Terkait permasalahan itu, Wakil Ketua DPRD Kabupaten Bangka Barat, Markus, membenarkan telah menerima keluhan dari Apindo Kabupaten Bangka Barat dan DPRD setempat sudah membahasnya di Badan Musyawarah dan menyerahkan ke Komisi I untuk segera memanggil Camat Muntok.
Dalam permasalahan ini, menurut Markus, tidak seharusnya seorang Camat tidak mengelurkan rekomendasi izin usaha yang sudah diatur melalui Peraturan Daerah karena peraturan itu keluar atas pembahasan Eksekutif dan Legislatif berdasarkan aturan yang sudah ada di atasnya.
"Kalau tidak ada turunan dari peraturan yang lebih tinggi, tidak mungkin perda bisa keluar dan perda sejenis juga sudah ada di sebagian besar daerah di seluruh Indonesia.
Tindakan Camat Muntok yang tidak mengeluarkan rekomendasi izin tersebut sama dengan menolak atau tidak mempercayai peraturan yang sudah ada, kami cukup menyayangkan sikap tersebut dan harus segera ditindaklanjuti," kata dia.
Dalam hal ini bukan berarti kami melegalkan prostitusi atau kemaksiatan, namun di Perda dan Perbup kan sudah jelas tempat hiburan seperti apa yang diizinkan, semuanya sudah diatur.
Setelah izin keluar dan usaha tersebut berjalan, kata dia, pemerintah harus melakukan pengawasan agar usaha berjalan sesuai aturan yang berlaku, jika terjadi penyimpangan segera lakuan teguran, dilanjutkan dengan pemberian sanksi atau ditutup, jika masih tetap membangkang bisa dipidanakan.

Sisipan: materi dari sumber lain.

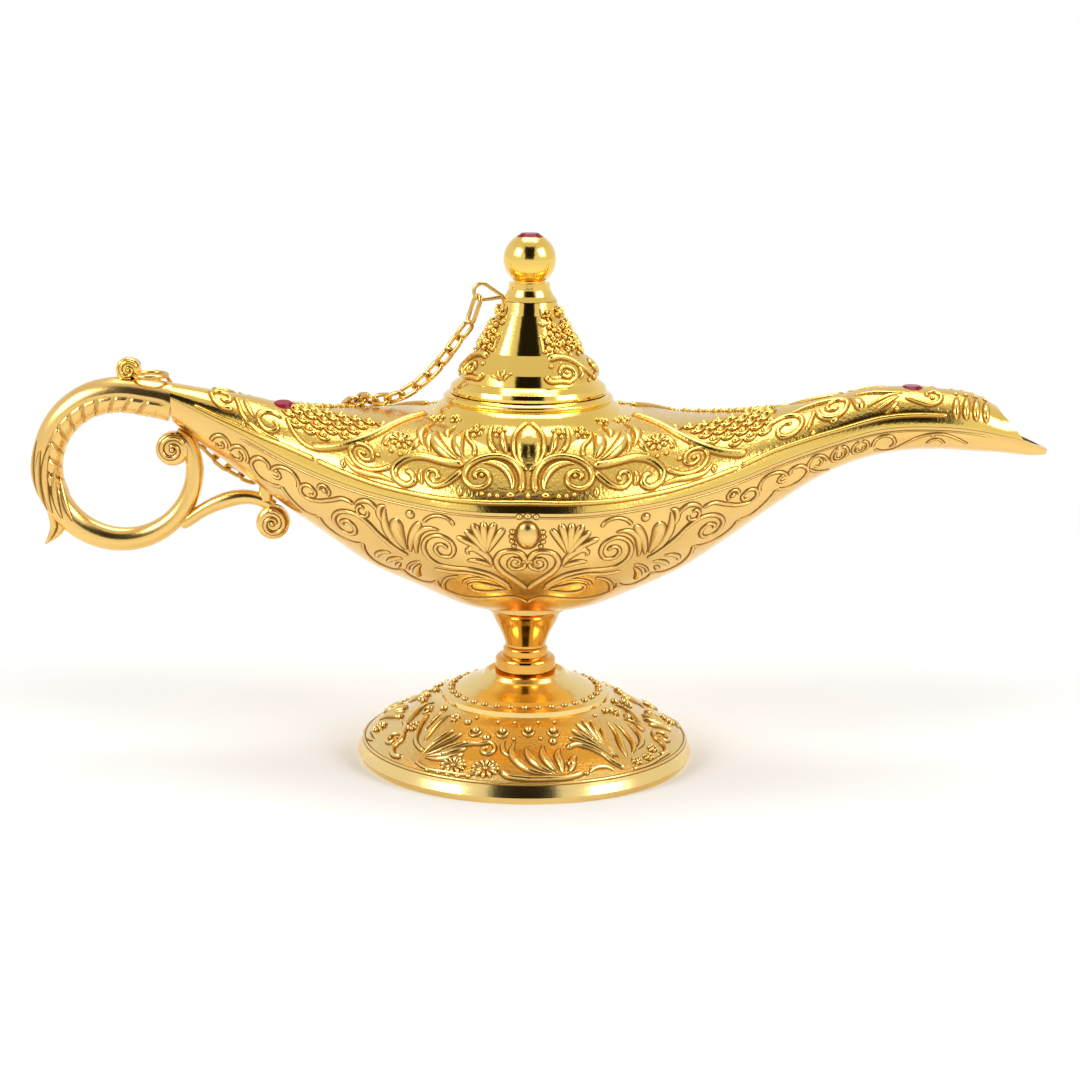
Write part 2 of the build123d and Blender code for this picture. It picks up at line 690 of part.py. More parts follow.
def make_chain_eye():
    """Wire bent round the finial's screw, out through the notch and into a drop-shaped eye."""
    end_x, end_z = eye_centre()
    exit_x = -lid_top_radius * 0.93
    reach = math.dist((exit_x, eye_wire_height), (end_x, end_z))
    toward = math.atan2(end_z - eye_wire_height, end_x - exit_x)
    half = math.acos(eye_loop_radius / reach)
    touch = [
        (end_x + eye_loop_radius * math.cos(toward + math.pi + side * half),
         end_z + eye_loop_radius * math.sin(toward + math.pi + side * half))
        for side in (-1, 1)
    ]
    far = (end_x + eye_loop_radius * math.cos(toward), end_z + eye_loop_radius * math.sin(toward))
    points = [Vector(x, 0, z) for x, z in ((exit_x, eye_wire_height), touch[0], far, touch[1])]
    leg = Line(points[0], points[1])
    bend = ThreePointArc(points[1], points[2], points[3])
    start = Plane(origin=points[0], z_dir=(points[1] - points[0]))
    drop = sweep(start * Circle(eye_wire_radius), path=Curve() + leg + bend)
    other = Plane(origin=points[0], z_dir=(points[3] - points[0]))
    drop += sweep(other * Circle(eye_wire_radius), path=Line(points[0], points[3]))
    drop += Pos(points[0]) * Sphere(eye_wire_radius)
    stub = Plane(origin=points[0], z_dir=(1, 0, 0)) * Circle(eye_wire_radius)
    drop += extrude(stub, -exit_x - eye_ring_radius)
    return drop + Pos(0, 0, eye_wire_height) * Torus(eye_ring_radius, eye_wire_radius)


def link(length, width, radius):
    """Oval wire link, long along X, flat in the XY plane."""
    end = width / 2 - radius
    straight = length / 2 - width / 2
    path = SlotOverall(2 * (straight + end), 2 * end).wire()
    start = path.position_at(0)
    along = path.tangent_at(0)
    return sweep(Plane(origin=start, z_dir=along) * Circle(radius), path=path)


def lay(solid, centre, along, roll):
    """Turn a link's length along a direction, rolled about it, and set it in place."""
    along = along.normalized()
    up = Vector(0, 1, 0) if abs(along.Y) < 0.9 else Vector(0, 0, 1)
    side = along.cross(up).normalized().rotate(Axis((0, 0, 0), along), roll)
    return Plane(origin=centre, x_dir=along, z_dir=side) * solid


def chain_places():
    """Centres and directions of the ordinary links, one pitch apart along the route."""
    route = Spline(*[Vector(*point) for point in chain_route])
    count = int(route.length // link_pitch)
    pitch = route.length / count
    places = []
    for index in range(count):
        middle = route.position_at((index + 0.5) / count)
        places.append((middle, route.tangent_at((index + 0.5) / count)))
    print("chain:", count, "links, pitch", round(pitch, 3), "length", round(route.length, 1))
    return places


def make_chain():
    """Ordinary links in three groups, as node names and lists of solids."""
    places = chain_places()
    one = link(link_length, link_width, wire_radius)
    groups = {}
    for node, first, last in chain_nodes_shares:
        chosen = []
        for index, (centre, along) in enumerate(places):
            if first <= index / len(places) < last:
                chosen.append(lay(one, centre, along, roll_first + (index % 2) * 90))
        groups[node] = chosen
    return groups


def make_chain_end_link():
    """Long link between the eye and the first ordinary link."""
    end_x, end_z = eye_centre()
    angle = math.radians(end_link_hang)
    inside = eye_loop_radius - eye_wire_radius - wire_radius - end_link_slack
    top = Vector(end_x, 0, end_z) + Vector(math.cos(angle), 0, math.sin(angle)) * inside
    first = Vector(*chain_route[0])
    along = (first - top).normalized()
    centre = top + along * (end_link_length / 2 - wire_radius)
    return lay(link(end_link_length, link_width, wire_radius), centre, along, roll_first + 90)


def ring_axis():
    """Axis of the lug's hole, as x, z: the ring lies just above the handle's crest."""
    path = loop_path()
    crest = path[1][1] + loop_radii(path)[1]
    return -arm_reach - lug_inset, crest + ring_wire_radius + ring_rest_gap


def make_chain_lug(loop):
    x, z = ring_axis()
    centre = (x - lug_radius * 0.38, z + lug_radius * 0.42)
    body = scroll_disc(centre, lug_radius, lug_width)
    foot = Pos(x - lug_radius * 0.38, 0, z - lug_radius * 0.45)
    body += foot * Box(lug_radius * 1.3, lug_width * 0.8, lug_radius * 1.3)
    body -= Pos(x, 0, z) * Rot(90, 0, 0) * Cylinder(lug_hole_radius, lug_width + overrun)
    return body - loop


def make_chain_ring():
    x, z = ring_axis()
    return Pos(x + ring_radius, 0, z) * Torus(ring_radius, ring_wire_radius)


def export(node, solids):
    if isinstance(solids, list):
        export_step(Compound(children=solids), f"parts/{node}.step")
    else:
        export_step(solids, f"parts/{node}.step")


os.makedirs("parts", exist_ok=True)
bowl_outer = make_bowl_outer()
loop = make_handle_loop(bowl_outer)
pieces = {
    "foot": make_foot(),
    "stem_collar": make_stem_collar(),
    "stem": make_stem(),
    "foot_screw": make_foot_screw(),
    "foot_washer": make_foot_washer(),
    "bowl": make_bowl(bowl_outer),
    "cover": make_cover(),
    "seam_pins": make_seam_pins(),
    "handle_loop": loop,
    "handle_bracket": make_handle_bracket(bowl_outer, loop),
    "chain_lug": make_chain_lug(loop),
    "chain_ring": make_chain_ring(),
    "handle_gem": gem(handle_gem_base()),
    "spout_gem": gem(spout_gem_base()),
    "lid_cone": make_lid_cone(),
    "lid_skirt": make_lid_skirt(),
    "finial_collar": make_finial_collar(),
    "finial_ball": make_finial_ball(),
    "finial_gem": make_finial_gem(),
    "finial_screw": make_finial_screw(),
    "finial_washer": make_finial_washer(),
    "chain_eye": make_chain_eye(),
    "chain_end_link": make_chain_end_link(),
}
pieces.update(make_chain())
for node, solids in pieces.items():
    export(node, solids)
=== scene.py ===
# %% [markdown]
# # A genie oil lamp, dressed in gold
#
# The measured model gives every piece its place and its motion. Here the same
# pieces get the finish of the real lamp: a casting, chased with scrolls and
# leaves, plated in yellow gold and polished, with three red stones and a chain.
# The sizes below are in millimetres, and each mesh is turned to metres at the end.

# %% Load the frame
import math

import bmesh
import bpy
import numpy as np
from mathutils import Matrix


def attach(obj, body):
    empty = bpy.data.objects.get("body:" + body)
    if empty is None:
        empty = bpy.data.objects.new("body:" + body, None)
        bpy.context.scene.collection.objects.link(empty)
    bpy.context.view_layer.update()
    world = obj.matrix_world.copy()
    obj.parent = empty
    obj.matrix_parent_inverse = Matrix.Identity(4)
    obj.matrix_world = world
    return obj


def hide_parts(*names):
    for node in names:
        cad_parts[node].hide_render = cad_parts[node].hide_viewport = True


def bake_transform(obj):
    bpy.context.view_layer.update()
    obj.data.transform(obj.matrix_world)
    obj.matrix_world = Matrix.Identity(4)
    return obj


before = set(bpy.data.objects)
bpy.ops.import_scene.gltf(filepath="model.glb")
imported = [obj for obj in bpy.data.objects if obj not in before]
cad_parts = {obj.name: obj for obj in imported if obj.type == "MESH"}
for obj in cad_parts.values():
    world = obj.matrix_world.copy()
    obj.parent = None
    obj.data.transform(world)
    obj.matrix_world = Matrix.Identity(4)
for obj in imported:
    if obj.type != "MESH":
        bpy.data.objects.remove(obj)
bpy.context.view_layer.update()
METRES = 0.001

# %% [markdown]
# ## Camera and table
#
# The photograph was taken from a little above, with the lens turned by less than
# a degree. A long lens keeps the round foot from looking wide. The table is a
# pale sheet that runs out into a white room, as on a product photographer's
# sweep, and it keeps the lamp's soft shadow.

# %% Camera
LENS, SENSOR_WIDTH = 83.43, 36.0  # millimetres
CAMERA_PLACE = (0.00293, -0.5378, 0.16856)
CAMERA_TILT, CAMERA_ROLL = 77.45, 0.7  # degrees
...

Markus menambahkan, Perda Nomor 14 Tahun 2008 tentang Retribusi izin usaha kepariwisataan merupakan jaminan kepastian hukum untuk memacu investasi, Perda tersebut merupakan pengajuan dari Eksekutif dan dikaji di Legislatif, jika tidak sesuai dengan aturan yang lebih tinggi tidak mungkin dikeluarkan.
"Yang memegang peran penting adalah adanya pengawasan yang setiap tahunnya sudah dianggarkan melalui APBD Kabupaten. Dan kepada masyarakat yang merasa keberatan dengan Perda tersebut, bisa mengajukan "judicial review" atau hak uji materi ke Mahkamah Agung untuk dibatalkan," kata dia.